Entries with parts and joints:
━━━
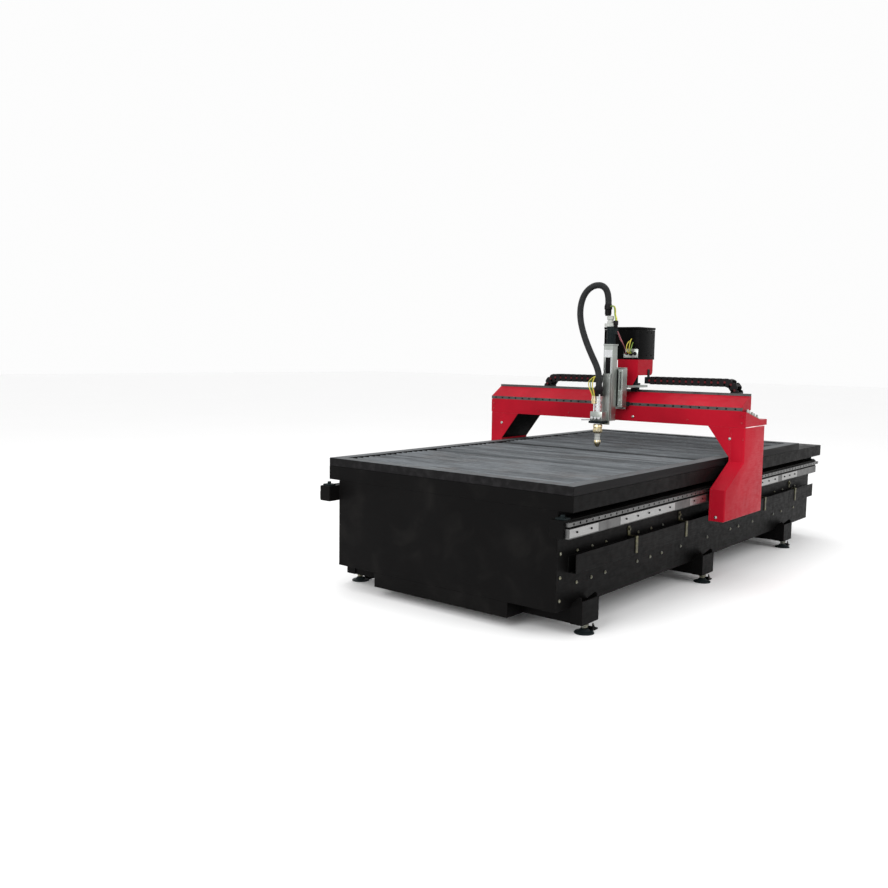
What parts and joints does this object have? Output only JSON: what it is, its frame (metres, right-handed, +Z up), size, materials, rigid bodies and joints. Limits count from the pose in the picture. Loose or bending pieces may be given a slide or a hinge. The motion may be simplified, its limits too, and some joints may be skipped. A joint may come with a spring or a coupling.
{
  "type": "gantry plasma cutting table",
  "caption": "Gantry cutting table: slatted bed on a black cabinet, rails along both sides, red bridge, and a carriage that raises a torch on a black hose.",
  "frame": {"origin": "on the floor, at the middle of the outline", "axes": "+X along the bed from the near end to the far end, +Y across the bed from the cable trough side, +Z up"},
  "size_m": [3.8, 1.97, 1.9066],
  "materials": {
    "black_paint": "satin",
    "bed_paint": "matt",
    "slat_steel": "scaled",
    "red_paint": "satin",
    "rail_steel": "ground",
    "zinc": "zinc plated",
    "aluminium": "anodised",
    "motor_black": "satin",
    "black_plastic": "matt",
    "hose_rubber": "satin",
    "white_plastic": "satin",
    "chrome": "polished",
    "brass": "polished",
    "box_black": "gloss"
  },
  "bodies": {
    "table": {"tray_frame": "black_paint", "rim_frame": "bed_paint", "deck_ledge": "bed_paint", "side_panels": "black_paint", "end_panels": "black_paint", "slats": "slat_steel", "slat_combs": "black_paint", "zone_dividers": "black_paint", "slag_trays": "slat_steel", "fume_plenum": "black_paint", "cross_beams": "black_paint", "leg_brackets": "black_paint", "foot_stems": "zinc", "foot_pads": "black_paint", "anchor_lugs": "black_paint", "front_rail_beam": "black_paint", "back_rail_beam": "black_paint", "guide_rails": "rail_steel", "rack_bars": "rail_steel", "rail_end_stops": "motor_black", "cable_trough": "black_paint", "trough_hooks": "zinc", "panel_bolts": "zinc"},
    "gantry": {"front_leg": "red_paint", "back_leg": "red_paint", "haunches": "red_paint", "leg_plates": "red_paint", "leg_drives": "motor_black", "gantry_beam": "red_paint", "beam_casing": "red_paint", "beam_guides": "rail_steel", "beam_rack": "rail_steel", "guide_blocks": "motor_black", "leg_caps": "red_paint", "chain_tray": "black_paint", "front_chain": "black_plastic", "back_chain": "black_plastic"},
    "front_pinion": {"front_pinion": "rail_steel"},
    "back_pinion": {"back_pinion": "rail_steel"},
    "carriage": {"saddle": "aluminium", "saddle_blocks": "motor_black", "cross_drive": "motor_black", "lift_housing": "aluminium", "lift_side_plate": "aluminium", "lift_cap": "aluminium", "lift_motor": "motor_black", "lift_connector": "white_plastic", "hose_gland": "black_plastic", "control_bracket": "red_paint", "control_box": "box_black", "chain_brackets": "motor_black"},
    "cross_pinion": {"cross_pinion": "rail_steel"},
    "lift_screw": {"lift_screw": "chrome"},
    "torch_lifter": {"lift_slide": "aluminium", "torch_holder": "chrome", "torch_body": "chrome", "torch_nozzle": "brass", "torch_hose": "hose_rubber"}
  },
  "joints": [
    {"name": "gantry_travel", "type": "slide", "parent": "table", "child": "gantry", "axis": [1, 0, 0], "range_m": [-1.45, 1.45]},
    {"name": "carriage_traverse", "type": "slide", "parent": "gantry", "child": "carriage", "axis": [0, 1, 0], "range_m": [-0.675, 0.815], "deforming": ["front_chain", "back_chain"]},
    {"name": "torch_lift", "type": "slide", "parent": "carriage", "child": "torch_lifter", "axis": [0, 0, 1], "range_m": [-0.02, 0.15], "deforming": ["torch_hose"]},
    {"name": "front_pinion_spin", "type": "hinge", "parent": "gantry", "child": "front_pinion", "pos_m": [0.01, -0.861, 0.515], "axis": [0, 1, 0], "range_deg": [-4164, 4164]},
    {"name": "back_pinion_spin", "type": "hinge", "parent": "gantry", "child": "back_pinion", "pos_m": [0.01, 0.861, 0.515], "axis": [0, 1, 0], "range_deg": [-4164, 4164]},
    {"name": "cross_pinion_spin", "type": "hinge", "parent": "carriage", "child": "cross_pinion", "pos_m": [0.155, -0.104, 1.183], "axis": [0, 0, 1], "range_deg": [-1944, 2345]},
    {"name": "lift_screw_spin", "type": "hinge", "parent": "carriage", "child": "lift_screw", "pos_m": [-0.16, -0.104, 1.2], "axis": [0, 0, 1], "range_deg": [-730, 5410]}
  ],
  "couplings": [
    {"joint": "front_pinion_spin", "follows": "gantry_travel", "rad_per_m": -50},
    {"joint": "back_pinion_spin", "follows": "gantry_travel", "rad_per_m": -50},
    {"joint": "cross_pinion_spin", "follows": "carriage_traverse", "rad_per_m": 50},
    {"joint": "lift_screw_spin", "follows": "torch_lift", "rad_per_m": 628.32}
  ]
}
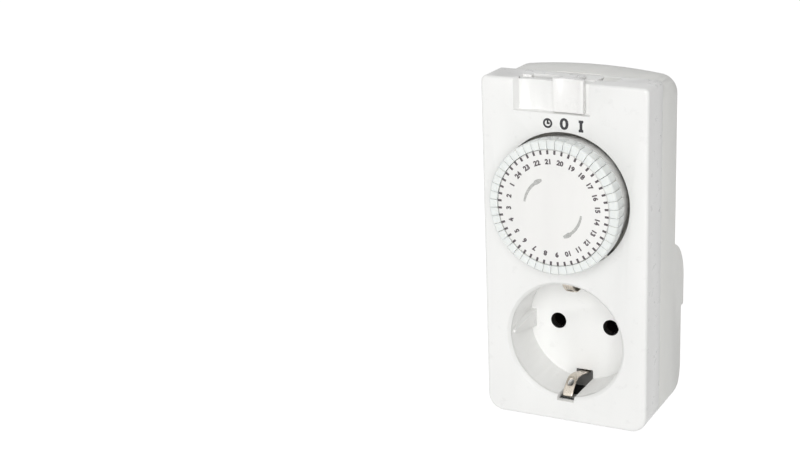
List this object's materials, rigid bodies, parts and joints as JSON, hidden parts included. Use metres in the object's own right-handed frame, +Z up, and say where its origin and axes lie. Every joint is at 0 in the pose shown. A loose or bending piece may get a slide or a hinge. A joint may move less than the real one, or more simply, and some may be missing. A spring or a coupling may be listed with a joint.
{
  "type": "plug in timer switch",
  "caption": "Plug in mechanical timer switch with a daily tappet dial, a slide selector, an earthed round socket in front and a round plug behind.",
  "frame": {"origin": "on the axis of the plug and socket, in the plane that rests on the wall", "axes": "+X right seen from the front, +Y into the wall along the plug, +Z up"},
  "size_m": [0.0568, 0.0823, 0.1164],
  "materials": {
    "white_housing": "smooth satin gloss",
    "white_socket": "smooth satin gloss",
    "white_dial": "smooth, printed scale",
    "white_knob": "smooth gloss",
    "pale_tappet": "slightly translucent",
    "natural_plastic": "moulded acetal",
    "black_plastic": "moulded",
    "spring_brass": "rolled strip",
    "contact_brass": "rolled strip",
    "nickel_plate": "nickel plated",
    "screw_steel": "zinc plated",
    "motor_can": "drawn can"
  },
  "bodies": {
    "housing": {"front_cover": "white_housing", "rear_shell": "white_housing", "socket_insert": "white_socket", "earth_clip_upper": "spring_brass", "earth_clip_lower": "spring_brass", "earth_bridge": "spring_brass", "plug_earth_strip_upper": "nickel_plate", "plug_earth_strip_lower": "nickel_plate", "plug_pin_left": "nickel_plate", "plug_pin_right": "nickel_plate", "contact_sleeve_left": "contact_brass", "contact_sleeve_right": "contact_brass", "live_busbar": "contact_brass", "switched_busbar": "contact_brass", "neutral_busbar": "contact_brass", "movement_plate": "natural_plastic", "movement_screws": "screw_steel", "synchronous_motor": "motor_can", "motor_screws": "screw_steel", "reduction_axle": "screw_steel", "lever_pin": "screw_steel", "microswitch_body": "black_plastic", "selector_terminals": "contact_brass", "detent_spring": "screw_steel", "housing_screws": "screw_steel"},
    "dial": {"program_dial": "white_dial", "dial_gear": "natural_plastic", "dial_retaining_ring": "screw_steel"},
    "reduction_gear": {"reduction_gear": "natural_plastic"},
    "motor_rotor": {"motor_pinion": "natural_plastic"},
    "selector": {"selector_knob": "white_knob", "selector_cam": "natural_plastic", "selector_contact": "contact_brass"},
    "feeler": {"feeler_lever": "natural_plastic"},
    "switch_plunger": {"microswitch_plunger": "natural_plastic"},
    "tappets_hour_01": {"tappets_hour_01": "pale_tappet"},
    "tappets_hour_02": {"tappets_hour_02": "pale_tappet"},
    "tappets_hour_03": {"tappets_hour_03": "pale_tappet"},
    "tappets_hour_04": {"tappets_hour_04": "pale_tappet"},
    "tappets_hour_05": {"tappets_hour_05": "pale_tappet"},
    "tappets_hour_06": {"tappets_hour_06": "pale_tappet"},
    "tappets_hour_07": {"tappets_hour_07": "pale_tappet"},
    "tappets_hour_08": {"tappets_hour_08": "pale_tappet"},
    "tappets_hour_09": {"tappets_hour_09": "pale_tappet"},
    "tappets_hour_10": {"tappets_hour_10": "pale_tappet"},
    "tappets_hour_11": {"tappets_hour_11": "pale_tappet"},
    "tappets_hour_12": {"tappets_hour_12": "pale_tappet"},
    "tappets_hour_13": {"tappets_hour_13": "pale_tappet"},
    "tappets_hour_14": {"tappets_hour_14": "pale_tappet"},
    "tappets_hour_15": {"tappets_hour_15": "pale_tappet"},
    "tappets_hour_16": {"tappets_hour_16": "pale_tappet"},
    "tappets_hour_17": {"tappets_hour_17": "pale_tappet"},
    "tappets_hour_18": {"tappets_hour_18": "pale_tappet"},
    "tappets_hour_19": {"tappets_hour_19": "pale_tappet"},
    "tappets_hour_20": {"tappets_hour_20": "pale_tappet"},
    "tappets_hour_21": {"tappets_hour_21": "pale_tappet"},
    "tappets_hour_22": {"tappets_hour_22": "pale_tappet"},
    "tappets_hour_23": {"tappets_hour_23": "pale_tappet"},
    "tappets_hour_24": {"tappets_hour_24": "pale_tappet"}
  },
  "joints": [
    {"name": "dial_turn", "type": "hinge", "parent": "housing", "child": "dial", "pos_m": [0, -0.0373, 0.0485], "axis": [0, 1, 0], "continuous": true},
    {"name": "reduction_turn", "type": "hinge", "parent": "housing", "child": "reduction_gear", "pos_m": [0.0099, -0.03, 0.0584], "axis": [0, 1, 0], "continuous": true},
    {"name": "motor_turn", "type": "hinge", "parent": "housing", "child": "motor_rotor", "pos_m": [0.00589, -0.03, 0.06971], "axis": [0, 1, 0], "continuous": true},
    {"name": "selector_slide", "type": "slide", "parent": "housing", "child": "selector", "axis": [1, 0, 0], "range_m": [-0.0114, 0]},
    {"name": "feeler_swing", "type": "hinge", "parent": "housing", "child": "feeler", "pos_m": [-0.01918, -0.0304, 0.03394], "axis": [-1, 0, 0], "range_deg": [0, 9.64]},
    {"name": "plunger_press", "type": "slide", "parent": "housing", "child": "switch_plunger", "axis": [0, 1, 0], "range_m": [0, 0.0014]},
    {"name": "press_hour_01", "type": "slide", "parent": "dial", "child": "tappets_hour_01", "axis": [0, 1, 0], "range_m": [0, 0.0025]},
    {"name": "press_hour_02", "type": "slide", "parent": "dial", "child": "tappets_hour_02", "axis": [0, 1, 0], "range_m": [0, 0.0025]},
    {"name": "press_hour_03", "type": "slide", "parent": "dial", "child": "tappets_hour_03", "axis": [0, 1, 0], "range_m": [0, 0.0025]},
    {"name": "press_hour_04", "type": "slide", "parent": "dial", "child": "tappets_hour_04", "axis": [0, 1, 0], "range_m": [0, 0.0025]},
    {"name": "press_hour_05", "type": "slide", "parent": "dial", "child": "tappets_hour_05", "axis": [0, 1, 0], "range_m": [0, 0.0025]},
    {"name": "press_hour_06", "type": "slide", "parent": "dial", "child": "tappets_hour_06", "axis": [0, 1, 0], "range_m": [0, 0.0025]},
    {"name": "press_hour_07", "type": "slide", "parent": "dial", "child": "tappets_hour_07", "axis": [0, 1, 0], "range_m": [0, 0.0025]},
    {"name": "press_hour_08", "type": "slide", "parent": "dial", "child": "tappets_hour_08", "axis": [0, 1, 0], "range_m": [0, 0.0025]},
    {"name": "press_hour_09", "type": "slide", "parent": "dial", "child": "tappets_hour_09", "axis": [0, 1, 0], "range_m": [0, 0.0025]},
    {"name": "press_hour_10", "type": "slide", "parent": "dial", "child": "tappets_hour_10", "axis": [0, 1, 0], "range_m": [0, 0.0025]},
    {"name": "press_hour_11", "type": "slide", "parent": "dial", "child": "tappets_hour_11", "axis": [0, 1, 0], "range_m": [0, 0.0025]},
    {"name": "press_hour_12", "type": "slide", "parent": "dial", "child": "tappets_hour_12", "axis": [0, 1, 0], "range_m": [0, 0.0025]},
    {"name": "press_hour_13", "type": "slide", "parent": "dial", "child": "tappets_hour_13", "axis": [0, 1, 0], "range_m": [0, 0.0025]},
    {"name": "press_hour_14", "type": "slide", "parent": "dial", "child": "tappets_hour_14", "axis": [0, 1, 0], "range_m": [0, 0.0025]},
    {"name": "press_hour_15", "type": "slide", "parent": "dial", "child": "tappets_hour_15", "axis": [0, 1, 0], "range_m": [0, 0.0025]},
    {"name": "press_hour_16", "type": "slide", "parent": "dial", "child": "tappets_hour_16", "axis": [0, 1, 0], "range_m": [0, 0.0025]},
    {"name": "press_hour_17", "type": "slide", "parent": "dial", "child": "tappets_hour_17", "axis": [0, 1, 0], "range_m": [0, 0.0025]},
    {"name": "press_hour_18", "type": "slide", "parent": "dial", "child": "tappets_hour_18", "axis": [0, 1, 0], "range_m": [0, 0.0025]},
    {"name": "press_hour_19", "type": "slide", "parent": "dial", "child": "tappets_hour_19", "axis": [0, 1, 0], "range_m": [0, 0.0025]},
    {"name": "press_hour_20", "type": "slide", "parent": "dial", "child": "tappets_hour_20", "axis": [0, 1, 0], "range_m": [0, 0.0025]},
    {"name": "press_hour_21", "type": "slide", "parent": "dial", "child": "tappets_hour_21", "axis": [0, 1, 0], "range_m": [0, 0.0025]},
    {"name": "press_hour_22", "type": "slide", "parent": "dial", "child": "tappets_hour_22", "axis": [0, 1, 0], "range_m": [0, 0.0025]},
    {"name": "press_hour_23", "type": "slide", "parent": "dial", "child": "tappets_hour_23", "axis": [0, 1, 0], "range_m": [0, 0.0025]},
    {"name": "press_hour_24", "type": "slide", "parent": "dial", "child": "tappets_hour_24", "axis": [0, 1, 0], "range_m": [0, 0.0025]}
  ],
  "couplings": [
    {"joint": "reduction_turn", "follows": "dial_turn", "ratio": -6},
    {"joint": "motor_turn", "follows": "dial_turn", "ratio": 24},
    {"joint": "feeler_swing", "follows": "press_hour_02", "rad_per_m": 65.224},
    {"joint": "plunger_press", "follows": "press_hour_02", "ratio": 0.513}
  ]
}
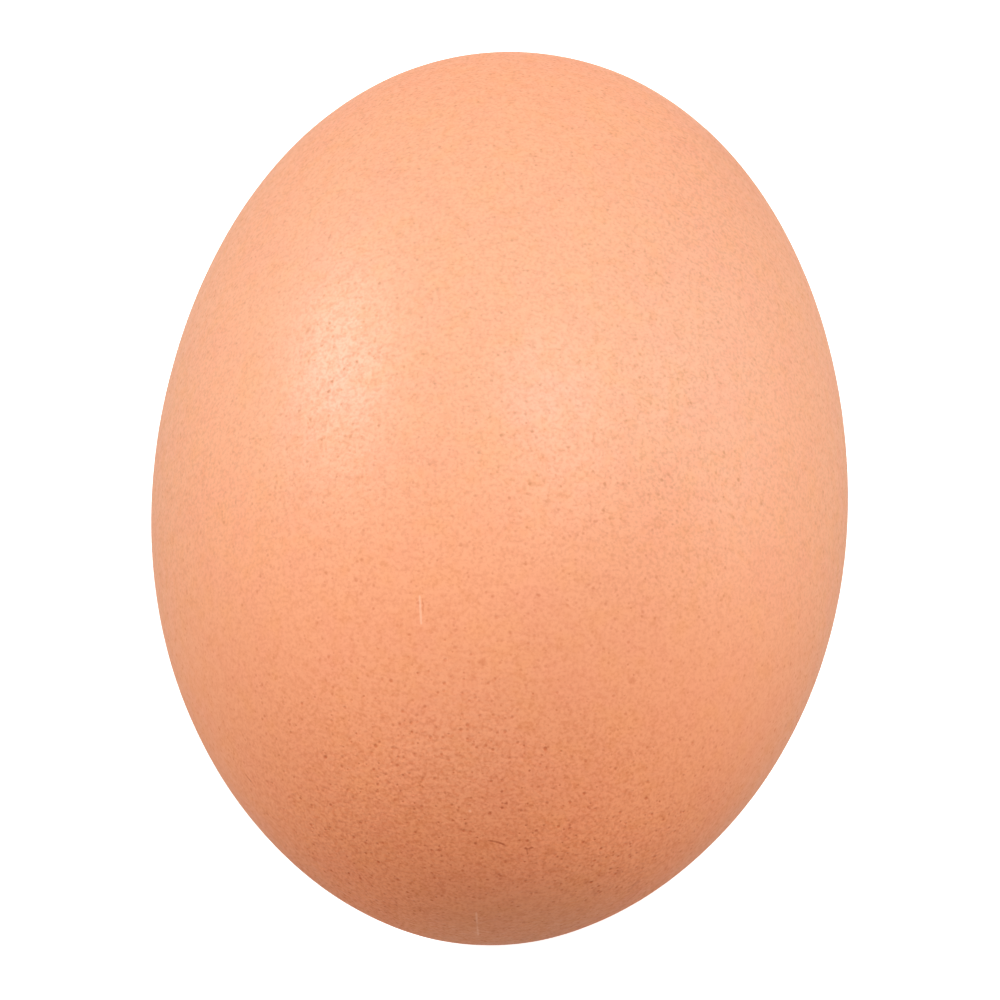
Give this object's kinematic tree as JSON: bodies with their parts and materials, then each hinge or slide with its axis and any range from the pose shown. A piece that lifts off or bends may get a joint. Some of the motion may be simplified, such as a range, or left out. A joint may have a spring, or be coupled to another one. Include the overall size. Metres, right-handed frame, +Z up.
{
  "type": "egg",
  "caption": "Brown hen's egg in its whole shell, lying on its side on a small flat resting spot.",
  "frame": {"origin": "middle of the small flat spot on the shell that the egg rests on", "axes": "+Z up; +Y towards the blunt end, within 2.3 degrees of the egg's long axis, which dips a little towards that end as the egg comes to rest; +X to the right, seen from the pointed end"},
  "size_m": [0.043, 0.058, 0.0429],
  "materials": {
    "eggshell": "matt tan shell with a soft satin gloss, fine dark pores and faint mottling"
  },
  "bodies": {
    "root": {"egg": "eggshell"}
  },
  "joints": []
}
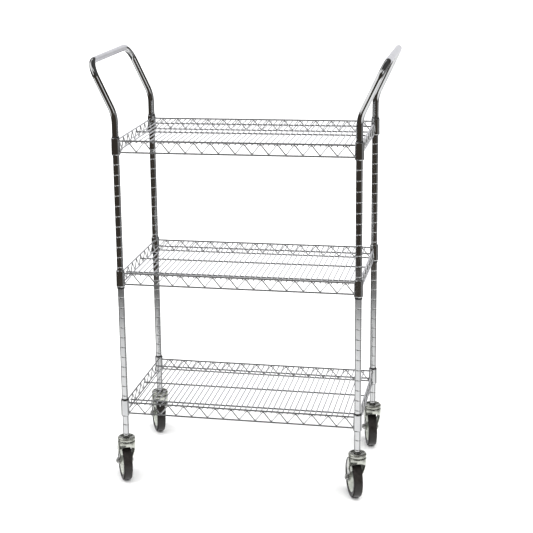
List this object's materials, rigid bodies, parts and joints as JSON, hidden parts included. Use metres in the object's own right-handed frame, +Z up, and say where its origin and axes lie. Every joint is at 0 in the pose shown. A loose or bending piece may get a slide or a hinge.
━━━
### WRITTEN REQUEST
Using the material above, reproduce exactly the line that contains "Give this object's" and all lines after it through the last one, and only those.

### SOLUTION TO THE PROBLEM
Give this object's kinematic tree as JSON: bodies with their parts and materials, then each hinge or slide with its axis and any range from the pose shown. A piece that lifts off or bends may get a joint. Some of the motion may be simplified, such as a range, or left out. A joint may have a spring, or be coupled to another one. Include the overall size. Metres, right-handed frame, +Z up.
{
  "type": "egg",
  "caption": "Brown hen's egg in its whole shell, lying on its side on a small flat resting spot.",
  "frame": {"origin": "middle of the small flat spot on the shell that the egg rests on", "axes": "+Z up; +Y towards the blunt end, within 2.3 degrees of the egg's long axis, which dips a little towards that end as the egg comes to rest; +X to the right, seen from the pointed end"},
  "size_m": [0.043, 0.058, 0.0429],
  "materials": {
    "eggshell": "matt tan shell with a soft satin gloss, fine dark pores and faint mottling"
  },
  "bodies": {
    "root": {"egg": "eggshell"}
  },
  "joints": []
}
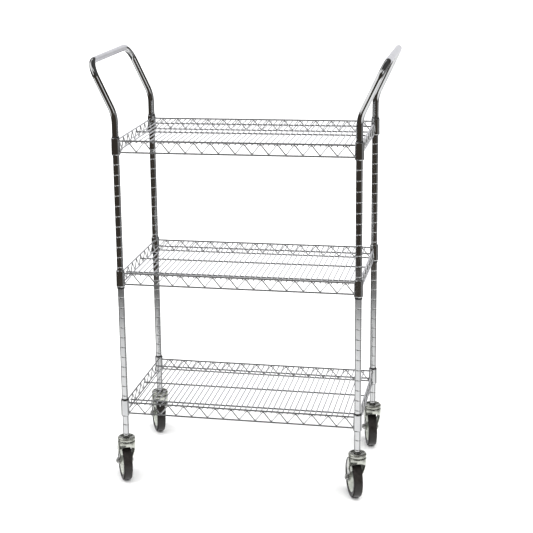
List this object's materials, rigid bodies, parts and joints as JSON, hidden parts included. Use metres in the object's own right-handed frame, +Z up, and say where its origin and axes lie. Every joint is at 0 in the pose shown. A loose or bending piece may get a slide or a hinge.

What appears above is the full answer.